Advanced Tip: Use server-side randomization for high-stakes tests to maintain control and prevent client-side manipulation.

d) Setting Up Real-Time Data Collection and Monitoring Dashboards

Leverage tools like Google Data Studio, Tableau, or custom dashboards built with APIs to visualize key metrics live. Connect these dashboards directly to your analytics databases or event streams, enabling immediate detection of anomalies or early wins. Set up alerts for threshold breaches, such as a sudden drop in conversion rate, using tools like Google Analytics alerts or custom scripts.

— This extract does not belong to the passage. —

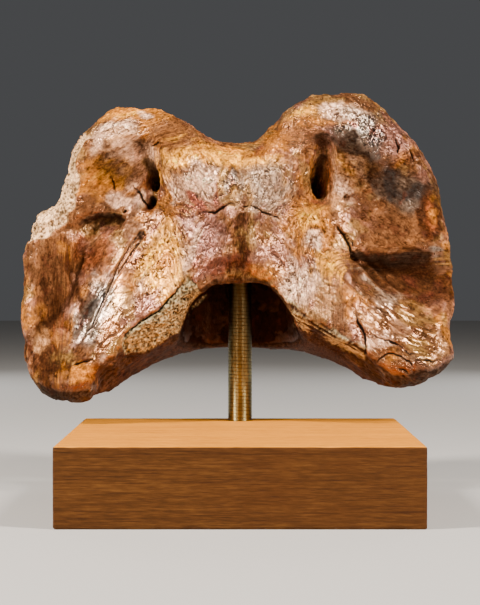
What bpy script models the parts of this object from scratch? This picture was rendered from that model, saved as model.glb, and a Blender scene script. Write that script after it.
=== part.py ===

4. Executing and Monitoring the Test with Precise Data Analysis

a) Running Tests with Adequate Sample Sizes and Duration Based on Data Variance

Calculate required sample size using statistical power analysis, considering baseline conversion rates, minimum detectable effect (MDE), and variance. Use tools like Evan Miller’s calculator or custom scripts in R/Python. Avoid premature stopping; use sequential analysis techniques for optimal duration.

Example: For a baseline conversion rate of 10%, to detect a 20% lift with 80% power and 5% significance, your sample size might be around 10,000 users per variant.

b) Tracking Data in Real-Time to Detect Anomalies or Early Wins

Implement real-time dashboards that update metrics every few minutes. Use statistical process control (SPC) charts to monitor variation performance, identifying stable trends versus noise. For example, if variant A shows a 5% lift early on, decide whether to extend or halt the test based on confidence intervals.

Tip: Set automated alerts for significant deviations—like a p-value crossing significance thresholds—to facilitate rapid decision-making.

c) Applying Advanced Statistical Methods (Bayesian, Sequential Testing) for Decision Confidence

Use Bayesian A/B testing frameworks (e.g., BayesianAB) to compute posterior probabilities of one variation outperforming another. This approach allows for optional stopping—stopping tests early when a high confidence threshold is reached—reducing waste of traffic and time.

Implement sequential analysis with tools like the SPRT (Sequential Probability Ratio Test) to adaptively determine when enough data has been collected.